All in all the way the game is designed it is heavily phased and doesnt really feel like an MMO. there are a number of other minor issues that are also very annoying (like any class being able to need loot for your class so everyone basically needs gear for their companions and makes it hard to gear up) and overall the game just feels incomplete. They spent most of the huge budget on the gimmicks instead of the core mechanics and the game just feels very generic. Star Wars fanbois will love it to death and defend all of its faults with excuses, but overal just the mechanical problems and exploits in the game make the game a chore to play, which is something a game isnt supposed to do.

If you are a Star wars fan, its worth picking up to play thru the story modes because it plays pretty much like the Mass Effect or KoToR RPGs when played solo, but I dont really see the game having any long term replayability due to current mechanical problems.
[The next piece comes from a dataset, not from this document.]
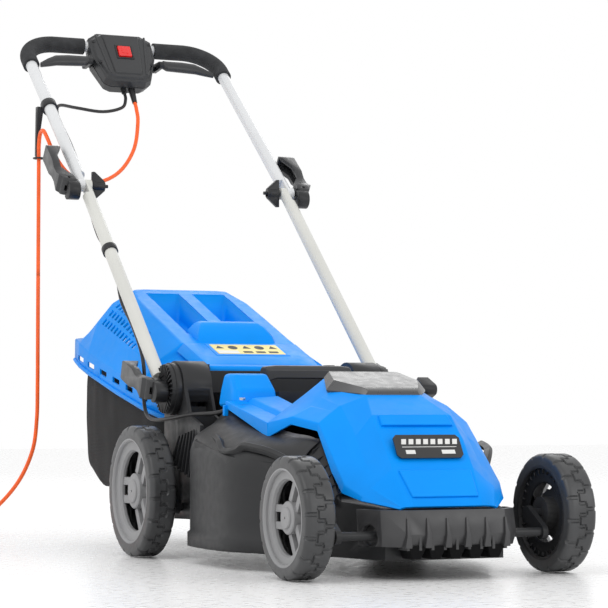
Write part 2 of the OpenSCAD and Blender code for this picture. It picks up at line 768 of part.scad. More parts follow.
module start_lever() {
    color(dark) mower() box_frame() {
        xrod(5, -72, 72, lever_y, lever_z);
        both() {
            hull() {
                xrod(8, 66, 72, lever_y, lever_z, 32);
                xrod(7, 66, 72, -52, 17, 32);
            }
            hull() {
                xrod(7, 66, 74, -52, 17, 32);
                xrod(6, 132, 138, -53, 17, 32);
            }
            hull() {
                xrod(6, 132, 138, -53, 17, 32);
                xrod(3.5, 164, 167, -70, 19, 32);
            }
        }
    }
}

module lead_gland() {
    color(dark) mower() box_frame() translate([-6, -94.6, -8]) rotate([90, 0, 0])
        cylinder(r = 5, h = 10.3, $fn = 32);
}

module strain_relief() {
    color(dark) mower() box_frame() translate([10, -94.6, -8]) rotate([90, 0, 0])
        cylinder(r1 = 6.5, r2 = 4.6, h = 34.3, $fn = 48);
}

// A strap around the leg with a hook body and a wire ring that guides the supply cord
hook_len = 250;
hook_x = 206;
module cable_hook() {
    color(dark) mower() side(-1) {
        upper_frame() translate([0, hook_len, 0]) difference() {
            yrod(tube_r + 3.5, -8, 8, leg_x, 0, 48);
            yrod(tube_r + run, -9, 9, leg_x, 0, 48);
        }
        hull() {
            translate([198.6, 1112, 750]) cube([10.4, 12, 10]);
            translate([hook_x - 2.5, 1121, 698]) cube([5, 7, 6]);
        }
        hull() {
            translate([hook_x - 2.5, 1121, 698]) cube([5, 7, 6]);
            translate([hook_x - 2.5, 1123, 674]) cube([5, 6, 4]);
        }
        translate([hook_x, 1113, 668]) rotate_extrude($fn = 48) translate([9, 0]) circle(r = 1.6, $fn = 16);
        translate([hook_x - 2.5, 1121, 667]) cube([5, 6, 10]);
    }
}

/* ---- grass box ---- */

// Each row: y, then half the outline as x, z pairs from the crown down to the rim's lower edge
lid_rows = [
    [574, [60, 285], [90, 284], [112, 262], [130, 248], [147, 236], [148, 202]],
    [600, [70, 294], [97, 293], [124, 272], [142, 258], [159, 243], [160, 207]],
    [673, [70, 319], [97, 318.5], [129, 298], [150, 286], [167.6, 258], [168, 222]],
    [678, [70, 330], [98, 330], [130, 308], [150, 296], [167.6, 259], [168, 223]],
    [800, [70, 376], [98, 376], [130, 350], [150, 332], [167.6, 285], [168, 248]],
    [887, [70, 409], [97, 408], [128, 384], [150, 358], [167.6, 306], [168, 268]],
    [948, [66, 431], [84, 430], [124, 406], [150, 374], [167.6, 321], [168, 282]],
    [1004, [60, 392], [80, 390], [116, 374], [146, 358], [165.6, 337], [166, 296]],
    [1050, [50, 352], [70, 351], [110, 350], [140, 349], [157.6, 347], [158, 306]]];

function lid_ring(row, t) = [for (i = [1:6])
    [row[i][0] - t, row[0], row[i][1] - (i == 6 ? 14 * sign(t) : t * 1.3)]];

// A hand pocket in the lid, grown by g on all sides for its wall
module pocket(g) {
    ring_loft([
        [[18 - g, 745 - g, 318 - g], [66 + g, 745 - g, 318 - g], [66 + g, 905 + g, 372 - g],
         [18 - g, 905 + g, 372 - g]],
        [[12 - g, 725 - g, 358], [72 + g, 725 - g, 358], [72 + g, 925 + g, 430], [12 - g, 925 + g, 430]]]);
}

module grass_box_lid() {
    color(blue) mower() {
        difference() {
            sym_loft([for (row = lid_rows) lid_ring(row, 0)]);
            sym_loft([for (row = lid_rows) [for (p = lid_ring(row, wall))
                [p[0], p[1] + (row[0] < 580 ? -4 : row[0] > 1040 ? -4 : 0), p[2]]]]);
            both() pocket(0);
            for (y = [655, 770, 885, 975]) let (z = 233 + (y - 655) * 0.19)
                both() block([150, 180], [y, y + 24], [z, z + 9]);
        }
        difference() {
            both() pocket(4);
            both() pocket(0);
            translate([0, 678, 327.5]) rotate([lid_slope, 0, 0]) block([-90, 90], [20, 320], [0, 80]);
        }
        ring_loft([[[-66, 690, 330], [66, 690, 330], [66, 714, 341], [-66, 714, 341]],
            [[-52, 700, 350], [52, 700, 350], [52, 713, 354], [-52, 713, 354]]]);
    }
}

bag_rows = [
    [576, [139, 234], [141, 200], [136, 112], [120, 104]],
    [640, [158, 246], [160, 210], [154, 106], [134, 97]],
    [830, [160, 262], [161, 220], [156, 106], [136, 96]],
    [930, [157, 280], [159, 230], [152, 112], [134, 95]],
    [1015, [146, 296], [150, 240], [146, 140], [124, 118]]];

function bag_ring(row, t) = [for (i = [1:4])
    [
        row[i][0] - t,
        row[0] - (row[0] < 580 ? 5 * sign(t) : row[0] > 960 ? t : 0),
        row[i][1] + (i == 1 ? 5 * sign(t) : i > 2 ? t : 0)
    ]];

module grass_bag() {
    color("#1d1d1f") mower() difference() {
        sym_loft([for (row = bag_rows) bag_ring(row, 0)]);
        sym_loft([for (row = bag_rows) bag_ring(row, 2.5)]);
    }
}

// The wire frame inside the bag: a hoop at the mouth and two runners
module bag_frame() {
    color("gray") mower() both() {
        yrod(2.5, 584, 940, 130, 118, 24);
        translate([130, 584, 118]) cylinder(r = 2.5, h = 108, $fn = 24);
    }
    color("gray") mower() xrod(2.5, -130, 130, 584, 118, 24);
}

flap_rows = [
    [574, [60, 295], [94, 294.5], [104, 283]],
    [600, [62, 304.5], [97, 304], [108, 292]],
    [672, [62, 330.5], [98, 330], [110, 317]]];

module rear_flap() {
    color(blue) mower() {
        difference() {
            sym_loft([for (row = flap_rows) [for (i = [1:3]) [row[i][0], row[0], row[i][1]]]]);
            sym_loft([for (row = flap_rows) [for (i = [1:3])
                [
                    row[i][0] - 3,
                    row[0] + (row[0] < 580 ? -2 : row[0] > 670 ? 2 : 0),
                    row[i][1] - (i == 3 ? 8 : 3)
                ]]]);
        }
        difference() {
            union() {
                xrod(7, -98, 98, 562, 285);
                block([-96, 96], [562, 576], [288, 291.5]);
                ring_loft([[[-96, 562, 288], [96, 562, 288], [96, 576, 292], [-96, 576, 292]],
                    [[-96, 562, 291.5], [96, 562, 291.5], [96, 576, 295], [-96, 576, 295]]]);
            }
            xrod(3 + run, -110, 110, 562, 285);
        }
    }
}

/* ---- leads and cord ---- */

lead_top = [[-6, 1229.3, 810.7], [-7, 1219, 797], [-20, 1203, 779], [-62, 1190, 768], [-118, 1172, 770],
    [-160, 1138, 768], [-173, 1112, 750], [-173, 1080, 722], [-173, 1028, 682], [-174, 975, 634],
    [-177, 935, 590], [-176, 910, 555], [-177, 868, 514], [-177, 826, 490], [-177, 803, 474],
    [-177, 797.6, 469.2]];
lead_low = [[-177, 795, 467], [-177, 773, 443], [-178, 745, 398], [-179, 690, 358], [-182, 640, 316],
    [-183, 622, 280], [-184, 621, 244], [-186, 604, 218], [-186, 570, 208], [-182, 500, 210],
    [-174, 440, 216], [-160, 385, 218], [-150.5, 362, 222]];

module motor_lead_upper() { color("#1a1a1b") mower() cord(lead_top, lead_d / 2, 2, 8); }
module motor_lead_lower() { color("#1a1a1b") mower() cord(lead_low, lead_d / 2, 2, 8); }

loop_route = [[10, 1215.5, 791], [10, 1207, 779], [7, 1190, 752], [-8, 1166, 702], [-40, 1138, 660],
    [-80, 1112, 635], [-125, 1085, 626], [-165, 1068, 638], [-192, 1062, 668], [-204, 1068, 698],
    [-207, 1084, 714], [-207, 1102, 710], [-206, 1112, 694], [-206, 1113, 682]];
drop_route = [[-206, 1113, 681], [-206, 1113, 640], [-206, 1113, 560], [-206, 1113, 460], [-206, 1113, 360],
    [-206, 1113, 270], [-207, 1113.5, 205], [-214, 1116.5, 150], [-237, 1126.7, 95], [-275, 1143.5, 48],
    [-318, 1162.5, 18], [-352, 1177.5, 6], [-370, 1185.5, 3.7], [-390, 1194.2, 3.6]];

module supply_cord_loop() { color("orangered") mower() cord(loop_route, cord_d / 2, 2, 8); }
module supply_cord_drop() { color("orangered") mower() cord(drop_route, cord_d / 2, 2, 8); }

module supply_cord_coil() {
    r0 = coil_mid_r - coil_w / 2;
    r1 = coil_mid_r + coil_w / 2;
    color("orangered") mower() translate([coil_c[0], coil_c[1], 0]) rotate_extrude($fn = 96)
        polygon([[r0 + 3, 0], [r1 - 3, 0], [r1, 3], [r1, coil_h - 3], [r1 - 3, coil_h], [r0 + 3, coil_h],
            [r0, coil_h - 3], [r0, 3]]);
}

// The plug lies beyond the coil with its pins pointing along -X
plug_c = [-452, 1187.2, 17];
plug_len = 22;
plug_pin_r = 2.4;
plug_pin_pitch = 19;

module plug() {
    color("#1c1c1d") mower() translate(plug_c) rotate([0, -90, 0]) hull() for (y = [-9, 9])
        translate([0, y, 0]) cylinder(r = 17, h = plug_len, $fn = 32);
    color("silver") mower() translate(plug_c) for (y = [-0.5, 0.5])
        xrod(plug_pin_r, -plug_len - 19, -plug_len + 0.5, y * plug_pin_pitch, 0, 32);
}

deck_housing();
rear_housing();
front_bumper();
hood();
hood_trim();
carry_handle();
front_badge();
motor_can();
motor_bearings();
deck_fasteners();
flap_pin();
height_lever();
front_axle();
rear_axle();
front_tyre_right();
front_rim_right();
front_tyre_left();
front_rim_left();
rear_tyre_right();
rear_rim_right();
rear_tyre_left();
rear_rim_left();
rotor_shaft();
cooling_fan();
blade_hub();
blade();
blade_bolt();
lower_tube_right();
lower_tube_left();
pivot_disc_right();
pivot_disc_left();
handle_bolts();
lead_clip();
pivot_lever_right();
pivot_lever_left();
joint_lever_right();
joint_lever_left();
wing_knob_right();
wing_knob_left();
upper_tube();
grip_right();
grip_left();
switch_box_cover();
switch_box_base();
switch_block();
lead_gland();
strain_relief();
cable_hook();
start_lever();
lock_button();
grass_box_lid();
grass_bag();
bag_frame();
rear_flap();
motor_lead_upper();
motor_lead_lower();
supply_cord_loop();
supply_cord_drop();
supply_cord_coil();
plug();
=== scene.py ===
"""The push lawn mower's visual model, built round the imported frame."""

import json
import math

import bmesh
import bpy
from mathutils import Matrix, Vector, noise

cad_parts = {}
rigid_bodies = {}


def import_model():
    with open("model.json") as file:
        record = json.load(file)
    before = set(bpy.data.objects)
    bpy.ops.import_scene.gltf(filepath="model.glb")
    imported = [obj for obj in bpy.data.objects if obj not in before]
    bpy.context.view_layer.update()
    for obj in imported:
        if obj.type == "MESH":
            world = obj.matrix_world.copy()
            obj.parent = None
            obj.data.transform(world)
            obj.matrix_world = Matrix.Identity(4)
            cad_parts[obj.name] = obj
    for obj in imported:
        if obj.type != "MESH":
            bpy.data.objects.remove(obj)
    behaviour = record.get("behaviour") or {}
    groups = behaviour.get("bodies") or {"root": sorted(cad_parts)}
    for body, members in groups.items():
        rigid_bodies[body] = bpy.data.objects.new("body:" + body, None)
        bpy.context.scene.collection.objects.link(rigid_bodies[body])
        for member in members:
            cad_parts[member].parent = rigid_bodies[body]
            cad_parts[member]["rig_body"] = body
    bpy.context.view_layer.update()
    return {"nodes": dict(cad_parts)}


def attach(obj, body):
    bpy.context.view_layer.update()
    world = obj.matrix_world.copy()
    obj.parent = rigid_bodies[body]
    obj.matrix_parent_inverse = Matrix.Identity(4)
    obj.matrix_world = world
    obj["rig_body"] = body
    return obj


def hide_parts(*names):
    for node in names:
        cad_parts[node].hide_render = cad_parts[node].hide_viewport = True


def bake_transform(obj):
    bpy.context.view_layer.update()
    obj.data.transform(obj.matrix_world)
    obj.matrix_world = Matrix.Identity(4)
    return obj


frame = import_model()
cad = frame["nodes"]

MM = 0.001
AXLE_Y = -614.0
SIDES = ((-1, "right"), (1, "left"))


def pt(x, y, z):
    """A point drawn from the front wheel axis in millimetres, in the row frame in metres."""
    return Vector((x * MM, (y + AXLE_Y) * MM, z * MM))


# ---- camera ----

LENS_MM = 133.97
CAMERA_AT = Vector((-1.38743, -3.34423, 0.22408))
CAMERA_RIGHT = Vector((0.91497, -0.40355, 0.0))
CAMERA_UP = Vector((-0.01873, -0.04246, 0.99894))
CAMERA_LOOK = Vector((0.40311, 0.91398, 0.04641))

camera_data = bpy.data.cameras.new("camera")
camera_data.lens = LENS_MM
camera_data.sensor_width = 36.0
camera = bpy.data.objects.new("camera", camera_data)
bpy.context.scene.collection.objects.link(camera)
camera.matrix_world = Matrix.Translation(CAMERA_AT) @ Matrix(
    (CAMERA_RIGHT, CAMERA_UP, -CAMERA_LOOK)
).transposed().to_4x4()
bpy.context.scene.camera = camera

# ---- materials ----


def links(material):
    tree = material.node_tree
    return tree.nodes, tree.links, tree.nodes["Principled BSDF"]


def ramp(nodes, low, high, start=0.35, end=0.65):
    made = nodes.new("ShaderNodeValToRGB")
    made.color_ramp.elements[0].position = start
    made.color_ramp.elements[1].position = end
    made.color_ramp.elements[0].color = low
    made.color_ramp.elements[1].color = high
    return made


def shade(base, factor):
    return (base[0] * factor, base[1] * factor, base[2] * factor, 1.0)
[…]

If they fix the bugs it would be playable, but if Bioware's response to the pushback from its playerbase is any indication (basically locking/deleting posts that criticize the game and/or ignoring issues that have been complained about for months in the beta) it probably wont get fixed any time soon. Especially when the same designers working on this game worked on Warhammer Online and basically incorporated a bunch of the same flaws and bugs from that game.

For me, its not worth the money or time to play a game that needs so much work to fix it to actually be enjoyable.